Deriving a PDF for an annulus distribution

An alternative, and faster, way to generate samples with the desired distribution using TransformedDistribution:

ClearAll[distF]
distF[r_, σ_] := TransformedDistribution[{(r + d ) Sin[θ], (r + d ) Cos[θ]}, 
  {Distributed[d, NormalDistribution[0, σ]], Distributed[θ,
                UniformDistribution[{0, 2 Pi}]]}]
ListPlot[RandomVariate[distF[5, .5] , 10000], PlotStyle -> PointSize[Tiny]]

Mathematica graphics

data = RandomVariate[distF[5, .5] , 1000000];
empdist = SmoothKernelDistribution[data];
ContourPlot[PDF[empdist, {x, y}], {x, -8, 8}, {y, -8, 8}, PlotPoints -> 50]

Mathematica graphics

Table[fTorusRand[5, 0.5], {i, 1, 1000000}]; // AbsoluteTiming // First

13.499060

RandomVariate[distF[5, .5] , 1000000]; // AbsoluteTiming // First

3.012873


Sorry for the trouble - I have found a way:

data = Table[fTorusRand[5, 0.5], {i, 1, 100000}];
empD1 = SmoothKernelDistribution[data];
ContourPlot[PDF[empD1, {x, y}], {x, -8, 8}, {y, -8, 8}]

Gives me what I want:

enter image description here

Edit: So using the Jacobian here, I can get an exact PDF. Still messing around with the algebra though: $x = (r+d) \sin(\theta)$ and $y = (r+d) \cos(\theta)$. So I can implicitly differentiate these to find the Jacobians...

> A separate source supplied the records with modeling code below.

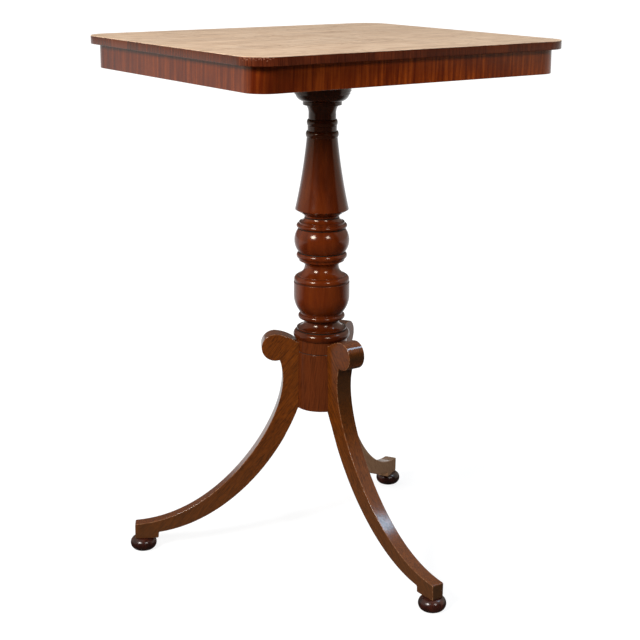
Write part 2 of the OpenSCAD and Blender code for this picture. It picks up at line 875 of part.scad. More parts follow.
glue_block(left_angle, -1);  // glue_block_left_back
glue_block(left_angle, 1);  // glue_block_left_front
bearer();
bearer_screws();
pillar();
pillar_wedge();
leg(front_leg_angle);  // leg_front
leg(back_right_leg_angle);  // leg_back_right
leg(back_left_leg_angle);  // leg_back_left
bun_foot(front_leg_angle);  // bun_foot_front
bun_foot(back_right_leg_angle);  // bun_foot_back_right
bun_foot(back_left_leg_angle);  // bun_foot_back_left
brace_plate();
brace_screws();
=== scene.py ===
import math
import bpy
from mathutils import Matrix, Vector


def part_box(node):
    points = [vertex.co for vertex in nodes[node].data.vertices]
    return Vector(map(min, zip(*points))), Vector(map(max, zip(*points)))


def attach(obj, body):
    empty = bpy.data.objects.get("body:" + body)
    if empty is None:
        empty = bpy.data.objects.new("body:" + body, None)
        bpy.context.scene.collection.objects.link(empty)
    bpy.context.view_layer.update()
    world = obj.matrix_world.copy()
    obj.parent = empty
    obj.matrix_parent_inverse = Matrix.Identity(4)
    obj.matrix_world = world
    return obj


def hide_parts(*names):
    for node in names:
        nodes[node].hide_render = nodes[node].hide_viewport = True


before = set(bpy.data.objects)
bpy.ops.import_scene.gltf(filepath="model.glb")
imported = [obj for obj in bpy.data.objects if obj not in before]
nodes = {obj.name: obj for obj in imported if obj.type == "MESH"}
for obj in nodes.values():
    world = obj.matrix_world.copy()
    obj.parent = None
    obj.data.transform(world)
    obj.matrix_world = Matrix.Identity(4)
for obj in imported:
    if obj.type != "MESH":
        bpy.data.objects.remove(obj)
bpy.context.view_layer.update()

mm = 0.001
print("frame loaded:", len(nodes), "nodes")


# Places that every piece is set from, read off the frame in millimetres
def edges(node):
    low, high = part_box(node)
    return [v / mm for v in low], [v / mm for v in high]


veneerLow, veneerHigh = edges("top_veneer")
stripLow, stripHigh = edges("edge_strip_front")
facingLow, facingHigh = edges("facing_front")
leftFacingLow = edges("facing_left")[0]
pillarLow, pillarHigh = edges("pillar")
bearerLow = edges("bearer")[0]
pillarY = (pillarLow[1] + pillarHigh[1]) / 2
legTurns = {"front": -90, "back_right": 30, "back_left": 150}
farWay = (0.454, 0.891, 0)  # level, from the side of the near corner to the far side


def colour(r, g, b):
    # a colour as a paint chart gives it, in linear light
    def linear(v):
        v = v / 255
        return v / 12.92 if v <= 0.04045 else ((v + 0.055) / 1.055) ** 2.4
    return (linear(r), linear(g), linear(b), 1)


# Shapes

def arc(start, end, swell, steps=10):
    # points along an arc that stands out by swell at its middle; a negative swell is a hollow
    start, end = Vector(start), Vector(end)
    if abs(swell) < 0.01:
        return [start, end]
    run = end - start
    chord = run.length
    r = (chord * chord / 4 + swell * swell) / (2 * swell)
    half = math.asin(chord / 2 / abs(r))
    side = Vector((run.y, -run.x)) / chord
    centre = (start + end) / 2 - side * (r - swell)
    way = run / chord * math.copysign(1, swell)
    turns = [(2 * i / steps - 1) * half for i in range(steps + 1)]
    return [centre + r * (math.cos(a) * side + math.sin(a) * way) for a in turns]


def uprightSwell(rise, out):
    # the swell that lets an arc end upright, so that it runs into a straight side
    return math.hypot(rise, out) / 2 * math.tan(math.atan2(out, rise) / 2)


def bezier(points, t):
    while len(points) > 1:
        points = [a.lerp(b, t) for a, b in zip(points, points[1:])]
    return points[0]


def softened(points, ease, closed=False, steps=3, sharper=14, apart=0.02, reach=0.4):
    # rounds each corner of an outline that turns by more than sharper degrees
    kept = [Vector(points[0])]
    for p in points[1:]:
        if (Vector(p) - kept[-1]).length > apart:
            kept.append(Vector(p))
    if closed and (kept[0] - kept[-1]).length < apart:
        kept.pop()
    made = []
    count = len(kept)
    for i, p in enumerate(kept):
        if not closed and i in (0, count - 1):
            made.append(p)
            continue
        before, after = kept[i - 1] - p, kept[(i + 1) % count] - p
        if math.degrees((-before).angle(after)) < sharper:
            made.append(p)
            continue
        near = p + before.normalized() * min(ease, before.length * reach)
        far = p + after.normalized() * min(ease, after.length * reach)
        for k in range(steps + 1):
            t = k / steps
            made.append(near.lerp(p, t).lerp(p.lerp(far, t), t))
    return made


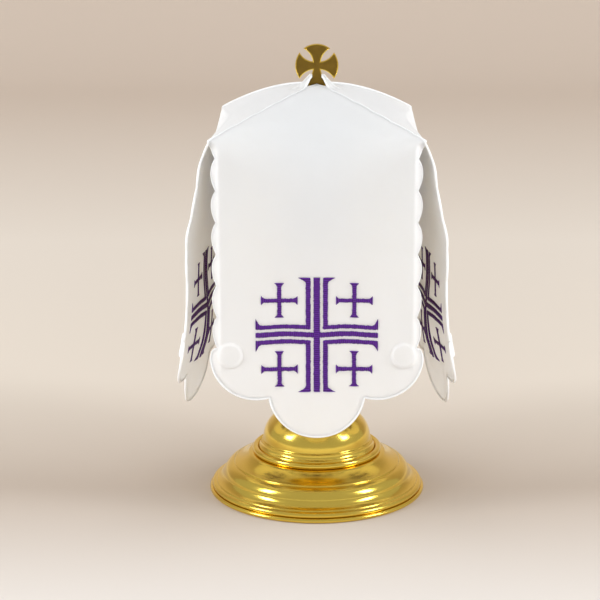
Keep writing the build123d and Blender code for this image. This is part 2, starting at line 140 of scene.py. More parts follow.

This is a naive approach, so I wonder if I am overlooking some complication here; I would have thought that, given the description of your distribution, you could consider the "solid of revolution" generated by rotating the PDF of a normal distribution with the required parameters around the vertical $z$ axis, so something like the following:

PDF[NormalDistribution[6, 1], x] /. x -> Sqrt[x^2 + y^2]

(* Out: E^(-(1/2) (-6+Sqrt[x^2+y^2])^2)/Sqrt[2 Pi] *)

PDF

Plot3D[
  Evaluate[PDF[NormalDistribution[6, 1], x] /. x -> Sqrt[x^2 + y^2]],
  {x, -10, 10}, {y, -10, 10}, PlotPoints -> 75
]

3D plot

ContourPlot[
  Evaluate[PDF[NormalDistribution[6, 1], x] /. x -> Sqrt[x^2 + y^2]],
  {x, -10, 10}, {y, -10, 10}, PlotPoints -> 75
]

contour plot

Of course, as it is the expression is not properly normalized, so an appropriate factor should be added to make sure that its integral is equal to 1.